Ben’Imana: Memory and Forgiveness After the Rwandan Genocide

in 79th Cannes International Film Festival

by Ivonete Pinto

The first Rwandan feature to compete at Cannes, Ben’Imana, won both the Camera d’Or for best first feature and the FIPRESCI award for the Un Certain Regard competition. Brazilian critic Ivonete Pinto delves into the film’s depiction of the ways genocide cannot be forgotten.

Forget Nuremberg or any other kind of courtroom you are used to seeing in films. The trial that takes place in Rwanda in 2012 is a people’s tribunal, and the setting is far from some austere court of law. Proceedings unfold outdoors, where all parties are free to speak at any moment, without interference from lawyers or judges. In Ben’Imana, the rituals of the tribunal may even appear mundane, yet they concern one of the most significant events in modern history: the genocide perpetrated by the Hutus against the Tutsis in 1994. Over the course of 100 days, between 500,000 and one million people were killed. The mass murder included rapes marked by extreme brutality and every kind of atrocity imaginable. The United Nations declared it a genocide because it involved extermination on ethnic grounds.

In Ben’Imana, however, the historical facts,  despite belonging to a recent past, do not need to be known in detail for audiences to grasp the tragic magnitude of what took place there.

Director Marie-Clémentine Dusabejambo, making her feature-film debut, carefully calibrates the information in order to give the narrative fluidity, without turning it into journalism or didactic exposition. The dramaturgy chooses instead to place on screen characters who, in the present day, still bear the scars of the tragedy in its many forms. There are people mutilated by machetes, children left parentless, and women traumatized by gender-based violence; incurable wounds made even worse by the fact that they must continue living alongside their perpetrators and their families. More often than not, they are neighbors.

The protagonist Veneranda (Clémentine U. Nyirinkindi) is a leader—feminist in her own way—who seeks to empower the women of the Kibeho district while simultaneously preaching the necessity of forgiveness. The very title of the feature, Ben’Imana, in Kinyarwanda, is an abbreviated expression meaning “children of God,” carrying with it a symbolic religious notion that all people are equal before God.

Veneranda’s inner conflict is put to the test precisely when she finds herself unable to forgive her teenage daughter, Tina (Kesia Kelly Nishimwe), for becoming pregnant. How she resolves this contradiction occupies part of the narrative.

The screenplay strategy, written by Marie-Clémentine Dusabejambo and Delphine Agut, underscores that the genocide cannot be forgotten. It also highlights how Rwanda’s new justice system rejects the legacy of Belgian colonialism and constructs its own model—democratic, albeit fallible. Veneranda’s conciliatory discourse, contradictory at times, reveals the need to move forward. Yet nothing is straightforward. One of the most illustrative dialogues of just how complex post-genocide reality can be occurs between the sisters Veneranda and Suzanne (Isabelle Kabano). Suzanne questions her sister: why defend a philosophy of forgiveness if the act of forgiving is deeply personal,  something impossible to negotiate or buy?
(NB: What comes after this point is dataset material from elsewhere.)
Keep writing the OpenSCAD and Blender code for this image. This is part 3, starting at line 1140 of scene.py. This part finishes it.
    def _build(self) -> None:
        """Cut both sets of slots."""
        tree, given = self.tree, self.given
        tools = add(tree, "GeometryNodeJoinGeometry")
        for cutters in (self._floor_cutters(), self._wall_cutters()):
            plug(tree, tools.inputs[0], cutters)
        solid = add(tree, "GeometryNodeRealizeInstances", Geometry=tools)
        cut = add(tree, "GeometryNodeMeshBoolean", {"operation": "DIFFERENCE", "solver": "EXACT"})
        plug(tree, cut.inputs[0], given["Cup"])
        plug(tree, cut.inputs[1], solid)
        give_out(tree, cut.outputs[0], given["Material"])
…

Hutus and Tutsis are still compelled to live side by side, and in the name of pragmatism, reconciliation appears to be the most honorable path forward. In Ben’Imana, there are no constant reminders of who belongs to one ethnic group or the other. This is also part of the filmmaker’s strategy, allowing her to offer a broader perspective on the story by embracing multiple dimensions of the situation. After all, moderate Hutus were also killed during those 100 days. The reconciliation of the country is presented as a state policy in which the director clearly believes.
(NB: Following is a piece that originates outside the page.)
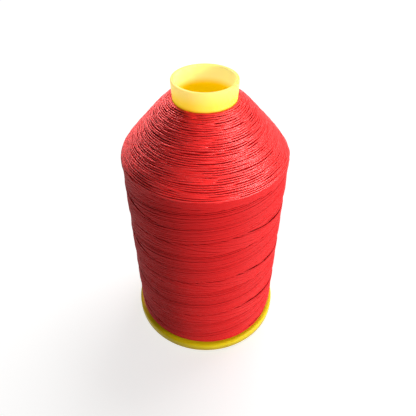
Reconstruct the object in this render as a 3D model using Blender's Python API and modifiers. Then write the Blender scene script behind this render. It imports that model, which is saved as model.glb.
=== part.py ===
"""Cone of heavy sewing thread, wound on a one-piece moulded plastic core.

The core is a straight tube with a round base flange. It stands on the flange's flat underside,
and its bore is open from end to end, for the spindle of a thread stand. The winding is one solid:
a nearly straight body, a domed shoulder that runs up to the collar, the main creases between the
bands of thread, and the grooves between the groups of strands on the shoulder.
All lengths are in metres, +Z is up, and the origin is the middle of the underside.
"""

import math

import bpy

# Core
FLANGE_RADIUS = 0.0425
FLANGE_THICKNESS = 0.0056
FLANGE_EDGE_ROUND = 0.0013
UNDERSIDE_CHAMFER = 0.0005
HEIGHT = 0.1515
RIM_RADIUS = 0.0151
RIM_ROUND = 0.0007
COLLAR_FLARE_HEIGHT = 0.012
TUBE_TOP_RADIUS = 0.0147
TUBE_BOTTOM_RADIUS = 0.0152
BORE_TOP_RADIUS = 0.0133
BORE_BOTTOM_RADIUS = 0.0137
BORE_CHAMFER = 0.0010

# Winding
GAP = 0.0003
BODY_TOP_RADIUS = 0.0414
BODY_BOTTOM_RADIUS = 0.0409
TUCK_DEPTH = 0.0006
TUCK_HEIGHT = 0.0070
SHOULDER_HEIGHT = 0.1147
NECK_RADIUS = 0.01615
NECK_HEIGHT = 0.1430
NECK_DROP = 0.0004
DOME_LOW = 0.00100
DOME_HIGH = 0.00175
DOME_FLATNESS = 5
BODY_ROWS = 38
SHOULDER_ROWS = 24

# Relief of the winding. A crease climbs CREASE_LEAD in each turn round the cone.
CREASE_LEAD = 0.0280
CREASE_HALF_WIDTH = 0.0034
# height where it crosses +X, hand (1 climbs to the right as seen from outside, -1 to the left), depth
CREASES = (
    (0.0125, 1, 0.00050),
    (0.0225, 1, 0.00030),
    (0.0040, -1, 0.00030),
)
GROOVE_PITCH = 0.0046
GROOVE_DEPTH = 0.00028
RELIEF_FADE = 0.0040

TURN_STEPS = 60
ARC_STEPS = 3
MERGE_DISTANCE = 0.00001

THREAD_RED = (0.62, 0.022, 0.020)
CORE_YELLOW = (0.90, 0.66, 0.060)


def clear_scene():
    for item in list(bpy.data.objects):
        bpy.data.objects.remove(item, do_unlink=True)


def plain_material(name, colour, roughness, metallic=0.0):
    material = bpy.data.materials.new(name)
    material.use_nodes = True
    surface = material.node_tree.nodes["Principled BSDF"]
    surface.inputs["Base Color"].default_value = (*colour, 1.0)
    surface.inputs["Roughness"].default_value = roughness
    surface.inputs["Metallic"].default_value = metallic
    return material


def arc(centre, radius, start_deg, end_deg):
    """Points of a round edge in the (radius, height) plane, from start_deg to end_deg."""
    points = []
    for step in range(ARC_STEPS + 1):
        angle = math.radians(start_deg + (end_deg - start_deg) * step / ARC_STEPS)
        points.append((centre[0] + radius * math.cos(angle), centre[1] + radius * math.sin(angle)))
    return points


def turned(name, profile, material, collection):
    """A closed (radius, height) outline turned about Z. The outline runs down its outer side."""
    mesh = bpy.data.meshes.new(name)
    edges = [(i, (i + 1) % len(profile)) for i in range(len(profile))]
    mesh.from_pydata([(radius, 0.0, height) for radius, height in profile], edges, [])
    mesh.materials.append(material)
    item = bpy.data.objects.new(name, mesh)
    collection.objects.link(item)
    screw = item.modifiers.new("Turn", "SCREW")
    screw.axis = "Z"
    screw.angle = math.radians(360.0)
    screw.steps = TURN_STEPS
    screw.render_steps = TURN_STEPS
    screw.use_merge_vertices = True
    screw.merge_threshold = MERGE_DISTANCE
    screw.use_smooth_shade = True
    return item


def tube_radius(height):
    """Outer radius of the core's tube: a slight draft, then a flare into the collar's rim."""
    flare_start = HEIGHT - COLLAR_FLARE_HEIGHT
    if height <= flare_start:
        share = (height - FLANGE_THICKNESS) / (flare_start - FLANGE_THICKNESS)
        return TUBE_BOTTOM_RADIUS + (TUBE_TOP_RADIUS - TUBE_BOTTOM_RADIUS) * share
    share = (height - flare_start) / (COLLAR_FLARE_HEIGHT - RIM_ROUND)
    return TUBE_TOP_RADIUS + (RIM_RADIUS - TUBE_TOP_RADIUS) * min(share, 1.0)


def core_profile():
    flare_start = HEIGHT - COLLAR_FLARE_HEIGHT
    flange_edge = (FLANGE_RADIUS - FLANGE_EDGE_ROUND, FLANGE_THICKNESS - FLANGE_EDGE_ROUND)
    outline = arc((RIM_RADIUS - RIM_ROUND, HEIGHT - RIM_ROUND), RIM_ROUND, 90, 0)
    outline.append((TUBE_TOP_RADIUS, flare_start))
    outline.append((TUBE_BOTTOM_RADIUS, FLANGE_THICKNESS))
    outline += arc(flange_edge, FLANGE_EDGE_ROUND, 90, 0)
    outline.append((FLANGE_RADIUS, UNDERSIDE_CHAMFER))
    outline.append((FLANGE_RADIUS - UNDERSIDE_CHAMFER, 0.0))
    outline.append((BORE_BOTTOM_RADIUS + BORE_CHAMFER, 0.0))
    outline.append((BORE_BOTTOM_RADIUS, BORE_CHAMFER))
    outline += arc((BORE_TOP_RADIUS + RIM_ROUND, HEIGHT - RIM_ROUND), RIM_ROUND, 180, 90)
    return outline


def shoulder_point(share):
    """A point of the domed shoulder. share runs from 0 at its lower edge to 1 at the neck."""
    run = NECK_RADIUS - BODY_TOP_RADIUS
    rise = NECK_HEIGHT - SHOULDER_HEIGHT
    slant = math.hypot(run, rise)
    fullness = 1.0 - abs(2.0 * share - 1.0) ** DOME_FLATNESS
    dome = (DOME_LOW + (DOME_HIGH - DOME_LOW) * share) * fullness
    radius = BODY_TOP_RADIUS + run * share + dome * rise / slant
    height = SHOULDER_HEIGHT + rise * share - dome * run / slant
    return radius, height


def body_radius(height):
    """The body widens a little upwards and is drawn in where it meets the flange."""
    foot = FLANGE_THICKNESS + GAP
    share = (height - foot) / (SHOULDER_HEIGHT - foot)
    tuck = max(0.0, 1.0 - (height - foot) / TUCK_HEIGHT) ** 2
    return BODY_BOTTOM_RADIUS + (BODY_TOP_RADIUS - BODY_BOTTOM_RADIUS) * share - TUCK_DEPTH * tuck


def winding_profile():
    foot = FLANGE_THICKNESS + GAP
    inner_top = NECK_HEIGHT - NECK_DROP
    flare_start = HEIGHT - COLLAR_FLARE_HEIGHT
    outline = [(tube_radius(inner_top) + GAP, inner_top)]
    for row in range(SHOULDER_ROWS):
        outline.append(shoulder_point(1.0 - row / SHOULDER_ROWS))
    for row in range(BODY_ROWS + 1):
        height = SHOULDER_HEIGHT + (foot - SHOULDER_HEIGHT) * row / BODY_ROWS
        outline.append((body_radius(height), height))
    outline.append((TUBE_BOTTOM_RADIUS + GAP, foot))
    outline.append((TUBE_TOP_RADIUS + GAP, flare_start))
    return outline


def crease_depth(angle, height):
    """How far the body's surface sinks at the helical creases between bands of thread."""
    depth = 0.0
    for start, hand, deepest in CREASES:
        line = start + hand * CREASE_LEAD * angle / math.tau
        off = (height - line) % CREASE_LEAD
        off = min(off, CREASE_LEAD - off)
        depth += deepest * max(0.0, 1.0 - off / CREASE_HALF_WIDTH) ** 1.5
    return depth


def groove_depth(angle, height):
    """How far the shoulder's surface sinks between its groups of strands, which climb one by one."""
    slope = math.hypot(NECK_RADIUS - BODY_TOP_RADIUS, NECK_HEIGHT - SHOULDER_HEIGHT)
    slant = (height - SHOULDER_HEIGHT) * slope / (NECK_HEIGHT - SHOULDER_HEIGHT)
    phase = slant / GROOVE_PITCH - angle / math.tau
    return GROOVE_DEPTH * (0.5 - 0.5 * math.cos(math.tau * phase))


def fade(height, low, high):
    """0 at the two heights and 1 between them, so that the relief runs out at the edges."""
    return max(0.0, min(1.0, (height - low) / RELIEF_FADE, (high - height) / RELIEF_FADE))


def press_relief(item):
    """Keeps the turned shape as a mesh and sinks its outer side at the creases and grooves."""
    evaluated = item.evaluated_get(bpy.context.evaluated_depsgraph_get())
    mesh = bpy.data.meshes.new_from_object(evaluated)
    item.modifiers.clear()
    item.data = mesh
    foot = FLANGE_THICKNESS + GAP
    for vertex in mesh.vertices:
        x, y, height = vertex.co
        radius = math.hypot(x, y)
        if radius < NECK_RADIUS:
            continue
        angle = math.atan2(y, x)
        if height > SHOULDER_HEIGHT:
            depth = groove_depth(angle, height) * fade(height, SHOULDER_HEIGHT, NECK_HEIGHT)
        else:
            depth = crease_depth(angle, height) * fade(height, foot, SHOULDER_HEIGHT)
        scale = (radius - depth) / radius
        vertex.co = (x * scale, y * scale, height)


def build():
    clear_scene()
    collection = bpy.data.collections.new("cone_of_thread")
    bpy.context.scene.collection.children.link(collection)
    thread = plain_material("thread", THREAD_RED, 0.62)
    plastic = plain_material("core_plastic", CORE_YELLOW, 0.38)
    turned("core", core_profile(), plastic, collection)
    winding = turned("winding", winding_profile(), thread, collection)
    bpy.context.view_layer.update()
    press_relief(winding)


build()
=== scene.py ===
# %% [markdown]
# # A cone of sewing thread
# The object is heavy bonded thread wound on a one-piece plastic core. This lesson builds what the
# eye sees: every turn of thread on the outside as a real strand, the moulded core, their finishes,
# and a studio table to stand them on. The sizes come from the CAD model, which is loaded first and
# never moved.

# %% Load the CAD model
import math

import bpy
import numpy as np
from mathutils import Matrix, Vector


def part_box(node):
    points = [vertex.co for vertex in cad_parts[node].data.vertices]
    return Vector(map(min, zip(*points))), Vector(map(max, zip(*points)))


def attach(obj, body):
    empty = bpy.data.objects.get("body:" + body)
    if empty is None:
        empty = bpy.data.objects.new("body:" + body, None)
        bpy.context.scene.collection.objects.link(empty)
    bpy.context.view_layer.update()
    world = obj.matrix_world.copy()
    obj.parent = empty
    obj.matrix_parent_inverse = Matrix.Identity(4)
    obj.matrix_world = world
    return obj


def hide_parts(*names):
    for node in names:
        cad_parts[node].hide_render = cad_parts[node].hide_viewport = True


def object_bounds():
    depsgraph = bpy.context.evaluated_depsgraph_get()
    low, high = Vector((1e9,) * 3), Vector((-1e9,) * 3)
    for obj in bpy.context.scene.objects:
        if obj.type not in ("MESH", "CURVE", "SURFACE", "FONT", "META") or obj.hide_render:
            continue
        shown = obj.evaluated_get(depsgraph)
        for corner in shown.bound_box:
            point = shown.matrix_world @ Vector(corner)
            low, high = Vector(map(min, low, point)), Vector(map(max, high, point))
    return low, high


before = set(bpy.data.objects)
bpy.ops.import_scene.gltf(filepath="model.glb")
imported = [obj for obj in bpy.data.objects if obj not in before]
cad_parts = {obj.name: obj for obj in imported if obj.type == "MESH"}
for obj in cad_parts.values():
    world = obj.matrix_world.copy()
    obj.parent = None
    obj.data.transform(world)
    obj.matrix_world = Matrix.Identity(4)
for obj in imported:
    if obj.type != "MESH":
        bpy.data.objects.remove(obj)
cad_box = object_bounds()
MM = 0.001
rng = np.random.default_rng(7)
print("CAD box", [tuple(round(v, 4) for v in corner) for corner in cad_box])

# %% [markdown]
# ## The camera
# The cone is seen from above at about 41 degrees, from close by, so that it narrows strongly
# towards its base. A long lens further off would flatten that. The lens and the place were found by
# matching how wide the rim, the shoulder and the base look, and the whole view is turned half a
# degree to the right of the cone's axis.

# %% Set up the camera
CAMERA_HEIGHT = 0.2369
CAMERA_DISTANCE = 0.1828
CAMERA_PITCH = math.radians(41.45)
CAMERA_YAW = math.radians(-0.43)
LENS_MM = 38.2
SENSOR_MM = 36.0

camera_data = bpy.data.cameras.new("camera")
camera_data.lens = LENS_MM
camera_data.sensor_width = SENSOR_MM
camera_data.clip_start = 0.01
camera = bpy.data.objects.new("camera", camera_data)
bpy.context.scene.collection.objects.link(camera)
camera.location = (0.0, -CAMERA_DISTANCE, CAMERA_HEIGHT)
camera.rotation_euler = (math.radians(90.0) - CAMERA_PITCH, 0.0, CAMERA_YAW)
bpy.context.scene.camera = camera
print("camera at", tuple(round(v, 4) for v in camera.location))

# %% [markdown]
# ## Reading the wound form from the CAD solid
# The winding's solid has rings of points, one above the other. The widest point of each ring gives
# the outline of the wound form. A strand is then placed by two numbers: its angle round the axis,
# and its distance along that outline, measured up from the foot. This keeps every strand on the
# form, whatever its shape, and it is how a winding machine lays thread: round and along. Rings that
# lie wholly against the tube are left out, except the topmost one, which ends the outline.

# %% Measure the wound form
OUTLINE_STEP = 0.1 * MM
CORNER_SOFTNESS = 9
TUBE_SIDE_RADIUS = 15.8 * MM


def rings_of(node):
    """(radius, height) of the widest part of each ring of a CAD solid, bottom to top."""
    points = np.array([v.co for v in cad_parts[node].data.vertices], float)
    radii = np.hypot(points[:, 0], points[:, 1])
    heights = np.round(points[:, 2], 5)
    return np.array([(radii[heights == h].max(), h) for h in np.unique(heights)])


def softened(values, count):
    """A running mean that keeps both ends where they are."""
    pad = count // 2
    before = 2 * values[0] - values[pad:0:-1]
    after = 2 * values[-1] - values[-2:-pad - 2:-1]
    padded = np.concatenate([before, values, after])
    return np.convolve(padded, np.ones(count) / count, "valid")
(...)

What deserves to be highlighted cinematically is the fact that Ben’Imana was conceived by a Rwandan filmmaker. Other films about the genocide have already been made, the most widely known being Hotel Rwanda (Terry George, 2004), which earned Don Cheadle an Academy Award nomination for Best Actor. Ben’Imana, however, is the first Rwandan film to address the subject. And the fact that a woman leads such an undertaking is, in itself, emblematic. The physical and moral suffering endured by women carries an indescribable tragedy. In the film, forgiveness is not synonymous with forgetting—it is memory. A way of moving forward.

Marie-Clémentine Dusabejambo had been seeking funding for the project for at least ten years. Her persistence was rewarded when the film won the Best Film prize in the Un Certain Regard section from both the official jury and the FIPRESCI jury, making it the first Rwandan feature film ever to compete at Cannes Film Festival. A young director with a promising career ahead of her, Dusabejambo has crafted a dignified and deeply relevant film. More than an obsession, she carried with her a sense of duty: to speak about the genocide of a people,  and about how individuals from all ethnic backgrounds still have much to learn from it.